Data section:

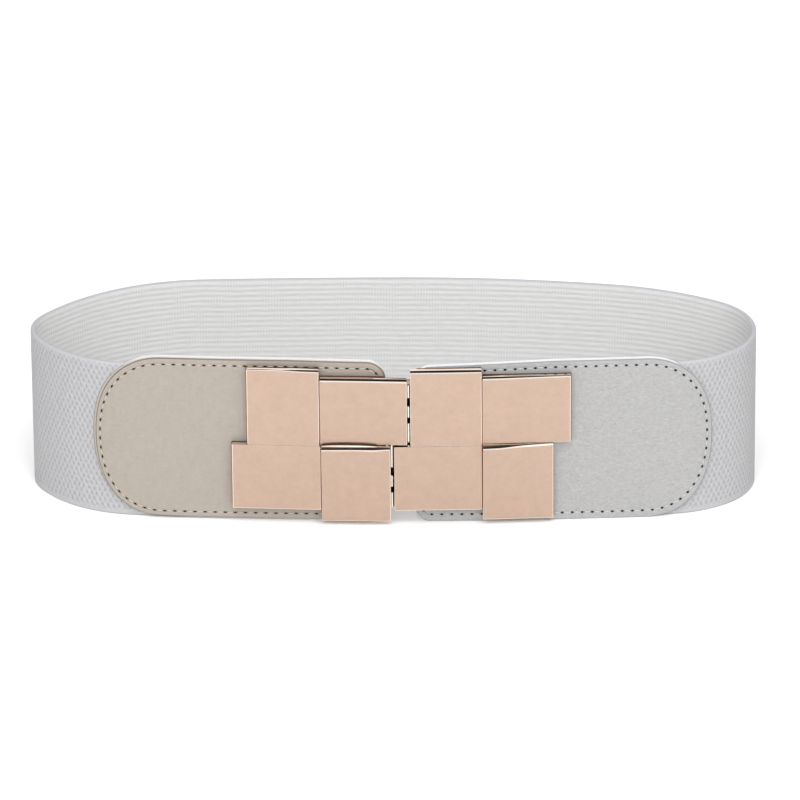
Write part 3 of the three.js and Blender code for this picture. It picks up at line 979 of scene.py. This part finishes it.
def add_block(bm, matrix, x, y, z, rounding=0.12, material=IN_POLISH_HIGHLIGHT):
    """A small block between two corners of a frame's axes, with softened edges."""
    made = bmesh.new()
    bmesh.ops.create_cube(made, size=1.0)
    bmesh.ops.scale(made, vec=[high - low for low, high in (x, y, z)], verts=made.verts)
    bmesh.ops.translate(made, vec=[(low + high) / 2 for low, high in (x, y, z)], verts=made.verts)
    weigh_edges(made, lambda edge: rounding)
    paint(made.verts, material)
    merge_into(bm, made, matrix)


def add_bead(bm, matrix, middle, size):
    """A polished solder bead, long and pointed at both ends, in the pale tint that is painted highlight.
    """
    made = bmesh.ops.create_uvsphere(bm, u_segments=24, v_segments=24, radius=0.5)["verts"]
    along = Matrix.Rotation(math.pi / 2, 4, "Y")
    placed = Matrix.Translation(Vector(middle) * MM) @ Matrix.Diagonal((*(Vector(size) * MM), 1))
    bmesh.ops.transform(bm, matrix=matrix @ placed @ along, verts=made)
    paint(made, IN_POLISH_HIGHLIGHT)


def add_casting(bm, side):
    """The four tiles of one half, the dark base under each, and their joining web. The dark metal of the
    bases and the web is painted shade.
    """
    sign = side_sign(side)
    columns = {
        name: frame_at(sign * HALF_CENTRE, CROSS_HEIGHT, CASTING_BACK, sign * math.radians(yaw))
        for name, yaw in COLUMN_YAW.items()
    }
    for tile in TILES[side]:
        column, x, y, face, _, _, _, step, thickness = tile
        add_tile(bm, columns[column], tile)
        x = [x[0] + BASE_INSET, x[1] - BASE_INSET]
        if column == "outer":
            x[0 if sign < 0 else 1] += sign * (BASE_INSET + BASE_SHADE_OUTSET)
        else:
            limit = HALF_CENTRE - BASE_CLEARANCE
            x = [x[0], min(x[1], limit)] if sign < 0 else [max(x[0], -limit), x[1]]
        y = (y[0] + BASE_INSET, y[1] + max(step - BASE_DROP, 0) - BASE_INSET)
        add_base(bm, columns[column], x, y, face, thickness)
    if side == "left":
        add_bead(bm, columns["inner"], *BEAD)
    add_block(bm, columns["outer"], *JOINT[side], 0, IN_PAINTED_SHADE)
    half = (-WEB_HALF, WEB_HALF)
    for name, way in (("outer", sign), ("inner", -sign)):
        across = sorted((0, way * WEB_REACH[0]))
        up = (-WEB_REACH[1], WEB_REACH[1])
        add_block(bm, columns[name], across, half, WEB_DEPTH, 0.05, IN_PAINTED_SHADE)
        add_block(bm, columns[name], half, up, WEB_DEPTH, 0.05, IN_PAINTED_SHADE)


def finish_clasp(bm, side):
    piece = finish_piece(bm, f"clasp_half_{side}", CLASP_METALS, "clasp_metal", [f"clasp_{side}"])
    bevel = piece.modifiers.new("rounded_edges", "BEVEL")
    bevel.width = MM
    bevel.segments = 5
    bevel.limit_method = "WEIGHT"
    bevel.use_clamp_overlap = False
    bevel.harden_normals = True
    # Every rounded edge takes the polished plating, whose pale tint is painted highlight
    bevel.material = IN_POLISH_HIGHLIGHT


# The catch between the halves, from the middle of the clasp along, up and out: the heights of its two
# slots, where the polished ribs beside its hooks lie along, its dark lining, which is painted shade, and
# its walls
SLOT = {"upper": (39.45, 49.45), "lower": (12.15, 22.15)}
RIB = {"upper": (2.52, 3.14), "lower": (-3.5, -2.92)}
CATCH_ALONG = (-4.5, 4.5)
CATCH_UP = (6.4, 54.4)
CATCH_DEEP = (-2.4, 2.75)
CATCH_LINING = (CATCH_ALONG, CATCH_UP, (-1.9, -1.4))
CATCH_WALLS = (
    (CATCH_ALONG, CATCH_UP, (-2.5, -1.95)),
    ((4.2, 4.5), CATCH_UP, CATCH_DEEP),
    (CATCH_ALONG, (6.4, 7.4), CATCH_DEEP),
    (CATCH_ALONG, (53.4, 54.4), CATCH_DEEP),
)
# Pieces of its front wall, which is left open at the two slots, in the dark metal that is painted shade
FRONT_OUT = (1.8, 2.8)
FRONT_WALL = (
    (CATCH_ALONG, (6.4, 12.15)),
    ((-1.7, 4.5), SLOT["lower"]),
    (CATCH_ALONG, (22.15, 39.45)),
    ((-4.5, 0), SLOT["upper"]),
    ((3.6, 4.5), SLOT["upper"]),
    (CATCH_ALONG, (49.45, 54.4)),
)
# Heights of the ribs, which break at the slots, and the bosses that carry the inner tiles on the catch
RIB_OUT = (2.6, 3.0)
RIB_UP = (
    ("upper", (49.45, 54.4)),
    ("upper", (32, 39.45)),
    ("lower", (22.15, 30.8)),
    ("lower", (6.4, 12.15)),
)
BOSS_OUT = (2.3, CASTING_BACK + CASTING_GRIP)
BOSSES = (((3.6, 4.5), (32.5, 54.4)), ((-1.4, 4.5), (9, 30.5)))
# The tongue across each slot and the hook behind it: clearances in the slot's height, how far out each
# lies, and where the hook's tip ends
TONGUE_CLEARANCE = (2.5, 3.1)
TONGUE_OUT = (2.4, 3.4)
HOOK_CLEARANCE = (2.7, 4.8)
HOOK_OUT = (0.2, 2.5)
HOOK_TIP_OUT = (0.2, 1.4)
HOOK_TIP = {"upper": 3.9, "lower": -0.9}


def make_clasp_left():
    """The left half, with two hooks that pass through the catch's slots."""
    bm = bmesh.new()
    add_casting(bm, "left")
    middle = frame_at(0, 0, 0)
    for place, (bottom, top) in SLOT.items():
        tongue = (bottom + TONGUE_CLEARANCE[0], top - TONGUE_CLEARANCE[1])
        hook = (bottom + HOOK_CLEARANCE[0], top - HOOK_CLEARANCE[1])
        add_block(bm, middle, RIB[place], tongue, TONGUE_OUT, 0.08)
        add_block(bm, middle, RIB[place], hook, HOOK_OUT)
        # The hook's tip is in the dark metal that paints the shade inside the catch
        add_block(bm, middle, (RIB[place][0], HOOK_TIP[place]), hook, HOOK_TIP_OUT, 0.12, IN_CATCH_SHADE)
    finish_clasp(bm, "left")


def make_clasp_right():
    """The right half, with the shallow box that catches the hooks."""
    bm = bmesh.new()
    add_casting(bm, "right")
    middle = frame_at(0, 0, 0)
    add_block(bm, middle, *CATCH_LINING, 0.1, IN_CATCH_SHADE)
    for along, up, out in CATCH_WALLS:
        add_block(bm, middle, along, up, out, 0.12, IN_SATIN)
    for along, up in FRONT_WALL:
        add_block(bm, middle, along, up, FRONT_OUT, 0.03, IN_CATCH_SHADE)
    for place, up in RIB_UP:
        add_block(bm, middle, RIB[place], up, RIB_OUT, 0.06)
    for along, up in BOSSES:
        add_block(bm, middle, along, up, BOSS_OUT)
    finish_clasp(bm, "right")


make_elastic()
for side in ("left", "right"):
    make_tab_leather(side)
    make_tab_backing(side)
    make_stitching(side)
make_clasp_left()
make_clasp_right()
for name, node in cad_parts.items():
    if name.startswith("rivet"):
        node.data.materials.clear()
        node.data.materials.append(RIVET_METAL)


# Floor, light and camera

FLOOR_HALF = 6.0


def make_floor():
    """Matt white studio board."""
    material, _, shader = start_material("studio_floor", Roughness=0.9)
    shader.inputs["Base Color"].default_value = linear("#F3F3F3")
    bm = bmesh.new()
    bmesh.ops.create_grid(bm, x_segments=1, y_segments=1, size=FLOOR_HALF)
    mesh = bpy.data.meshes.new("floor")
    bm.to_mesh(mesh)
    bm.free()
    mesh.materials.append(material)
    floor = bpy.data.objects.new("floor", mesh)
    bpy.context.scene.collection.objects.link(floor)


# The surround's brightness, by share of the half turn from the horizon in front over the top to the
# horizon behind: bright up to 36 degrees, dark high in front and overhead to draw the metal's dark
# lines, bright again high behind, and dimmer low behind
SURROUND = (
    (0.0, 1.05), (0.2, 1.05), (0.225, 0.03), (0.67, 0.03),
    (0.71, 1.05), (0.88, 1.05), (0.92, 0.45), (1.0, 0.45),
)


def make_surround():
    """The studio's walls and ceiling, as the polished metal mirrors them."""
    world = bpy.data.worlds.new("studio")
    bpy.context.scene.world = world
    world.use_nodes = True
    tree = world.node_tree
    background = tree.nodes["Background"]
    direction = add(tree, "ShaderNodeTexCoord").outputs["Generated"]
    parts = add(tree, "ShaderNodeSeparateXYZ", {0: direction})
    front = add(tree, "ShaderNodeMath", {0: parts.outputs[1], 1: -1.0}, operation="MULTIPLY")
    angle = add(tree, "ShaderNodeMath", {0: parts.outputs[2], 1: front.outputs[0]}, operation="ARCTAN2")
    share = add(tree, "ShaderNodeMath", {0: angle.outputs[0], 1: math.pi}, operation="DIVIDE")
    ramp = add(tree, "ShaderNodeValToRGB", {0: share.outputs[0]})
    first, last = ramp.color_ramp.elements
    first.position, last.position = SURROUND[0][0], SURROUND[-1][0]
    first.color = (SURROUND[0][1],) * 3 + (1,)
    last.color = (SURROUND[-1][1],) * 3 + (1,)
    for position, level in SURROUND[1:-1]:
        ramp.color_ramp.elements.new(position).color = (level,) * 3 + (1,)
    tree.links.new(ramp.outputs[0], background.inputs["Color"])
    background.inputs["Strength"].default_value = 1.0


def add_softbox(name, place, target, size, radiance):
    """A rectangular softbox. It lights the belt but the polished metal doesn't mirror it."""
    light = bpy.data.lights.new(name, "AREA")
    light.shape = "RECTANGLE"
    light.size, light.size_y = size
    light.energy = radiance * math.pi * size[0] * size[1]
    lamp = bpy.data.objects.new(name, light)
    lamp.location = place
    lamp.rotation_euler = (Vector(target) - Vector(place)).to_track_quat("-Z", "Y").to_euler()
    lamp.visible_glossy = False
    bpy.context.scene.collection.objects.link(lamp)


make_floor()
make_surround()
add_softbox("overhead", (0, -0.7, 2.4), (0, 0, 0), (3.0, 2.6), 1.7)
add_softbox("front", (0.15, -2.2, 2.2), (0, 0, 0.03), (3.4, 2.4), 3.8)
add_softbox("right", (1.9, 0.1, 1.6), (-0.1, 0, 0.03), (1.4, 1.4), 1.0)
add_softbox("left", (-1.9, 0.1, 1.6), (0.1, 0, 0.03), (1.4, 1.4), 1.0)

# Camera at the photo's viewing angle: 25 degrees above, long lens, nearly no perspective. It looks at the
# middle of the loop, off the picture's centre by these pixels.
ELEVATION = math.radians(25)
AZIMUTH = math.radians(0.86)
ROLL = math.radians(-0.46)
DISTANCE = 3000
FOCAL_PIXELS = 8289
IMAGE_PIXELS = 800
OFF_CENTRE = (2.1, -2.9)
AIM_HEIGHT = 30
SENSOR_WIDTH = 36


def make_camera():
    """The photo's camera."""
    data = bpy.data.cameras.new("camera")
    data.sensor_width = SENSOR_WIDTH
    data.lens = FOCAL_PIXELS / IMAGE_PIXELS * SENSOR_WIDTH
    data.clip_start = 0.1
    data.clip_end = 50
    camera = bpy.data.objects.new("camera", data)
    bpy.context.scene.collection.objects.link(camera)
    away = Vector((
        math.sin(AZIMUTH) * math.cos(ELEVATION),
        -math.cos(AZIMUTH) * math.cos(ELEVATION),
        math.sin(ELEVATION),
    ))
    aim = Vector((PLAN_ORIGIN[0], LOOP_DEPTH / 2 + PLAN_ORIGIN[1], AIM_HEIGHT))
    turned = away.to_track_quat("Z", "Y").to_matrix().to_4x4() @ Matrix.Rotation(ROLL, 4, "Z")
    scale = DISTANCE / FOCAL_PIXELS
    offset = turned.to_3x3() @ Vector((-OFF_CENTRE[0] * scale, OFF_CENTRE[1] * scale, 0))
    camera.matrix_world = Matrix.Translation((aim + away * DISTANCE + offset) * MM) @ turned
    bpy.context.scene.camera = camera


make_camera()
bpy.context.scene.view_settings.view_transform = "Standard"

Requirement: Exactly repeat the lines running from the top of the listing to the line bearing "paint(made, IN_POLISH_HIGHLIGHT)", both of those lines included, and only them.

Solution to this problem:
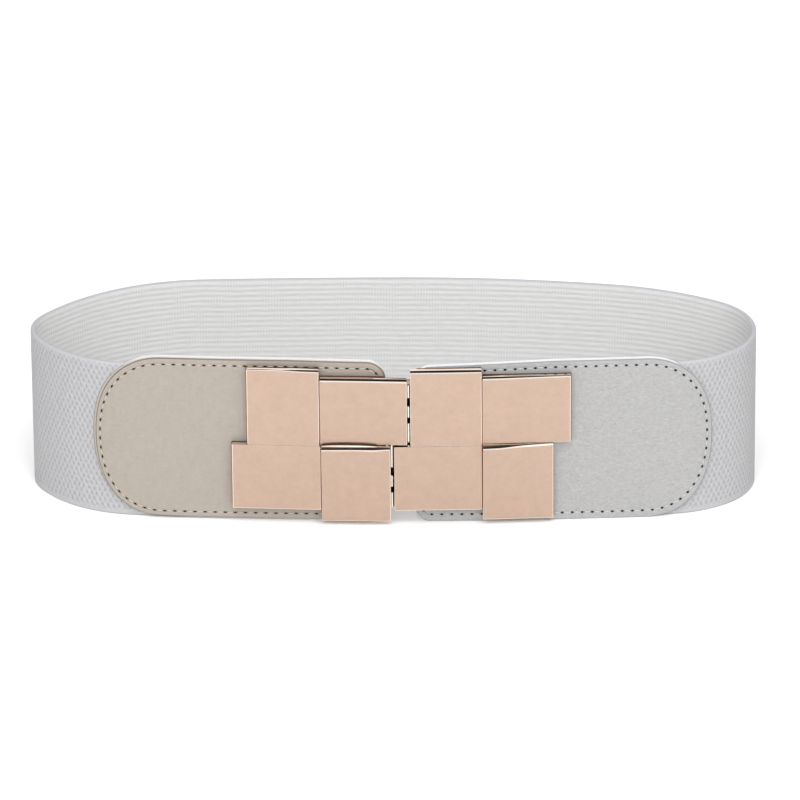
Write part 3 of the three.js and Blender code for this picture. It picks up at line 979 of scene.py. This part finishes it.
def add_block(bm, matrix, x, y, z, rounding=0.12, material=IN_POLISH_HIGHLIGHT):
    """A small block between two corners of a frame's axes, with softened edges."""
    made = bmesh.new()
    bmesh.ops.create_cube(made, size=1.0)
    bmesh.ops.scale(made, vec=[high - low for low, high in (x, y, z)], verts=made.verts)
    bmesh.ops.translate(made, vec=[(low + high) / 2 for low, high in (x, y, z)], verts=made.verts)
    weigh_edges(made, lambda edge: rounding)
    paint(made.verts, material)
    merge_into(bm, made, matrix)


def add_bead(bm, matrix, middle, size):
    """A polished solder bead, long and pointed at both ends, in the pale tint that is painted highlight.
    """
    made = bmesh.ops.create_uvsphere(bm, u_segments=24, v_segments=24, radius=0.5)["verts"]
    along = Matrix.Rotation(math.pi / 2, 4, "Y")
    placed = Matrix.Translation(Vector(middle) * MM) @ Matrix.Diagonal((*(Vector(size) * MM), 1))
    bmesh.ops.transform(bm, matrix=matrix @ placed @ along, verts=made)
    paint(made, IN_POLISH_HIGHLIGHT)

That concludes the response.